Mr. Shanks said Surrey Lane Vineyard sells only what it grows and that, while he doesn’t want to eliminate the possibility of hosting weddings at the site, he isn’t going to transform it into a “wedding place.”

“I don’t want to be Vineyard 48,” he said, referring to the controversial Cutchogue vineyard.

Sannino Winery and Tasting Room

This is an application to build a 2,800-square-foot winery on nine acres at 7495 Alvahs Lane, north of Route 48 in Cutchogue. The proposed facility would include space for wine production, along with a retail area, wine education room and storage space. There will be 40 parking spaces on two adjacent parcels that are proposed to be merged.

Applicant Anthony Sannino said he plans to host wine tours and classes at the site. He said he doesn’t want to rule out holding weddings there, but added that “it’s not currently in our business model.”

Mr. Sannino said he has held events for groups by appointment only, such as a recent Knights of Columbus event. He may have a single guitarist or flute player at the site, but he doesn’t plan to have “five-piece bands.”

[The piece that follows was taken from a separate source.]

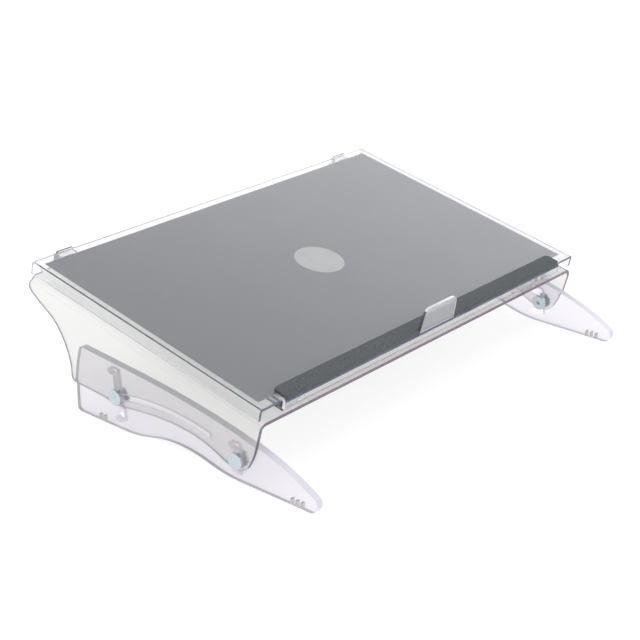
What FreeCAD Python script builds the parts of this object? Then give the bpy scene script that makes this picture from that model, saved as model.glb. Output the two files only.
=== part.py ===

One speaker raised concerns about music, although he said he fully supported the application. Two others expressed worry about traffic flow and selling wine at the site, which is near a residential area and two churches.

Purita Winery

This proposal calls for the creation of 2,600-square-foot addition to an existing 6,400-square-foot wine production building in order to expand wine production and storage on a .76-acre property at 5195 Old North Road in Southold. The applicant, Claudia Purita, plans to merge this property with an adjacent 2.7-acre reserve area that is attached to 18 acres of farmland on which the development rights have been sold to the county.

There were no speakers other than architect Ms. Steelman, who represents the applicant. She said there are already 16 acres of vines planted at the site and added that an existing home on the property will continue to be used as such.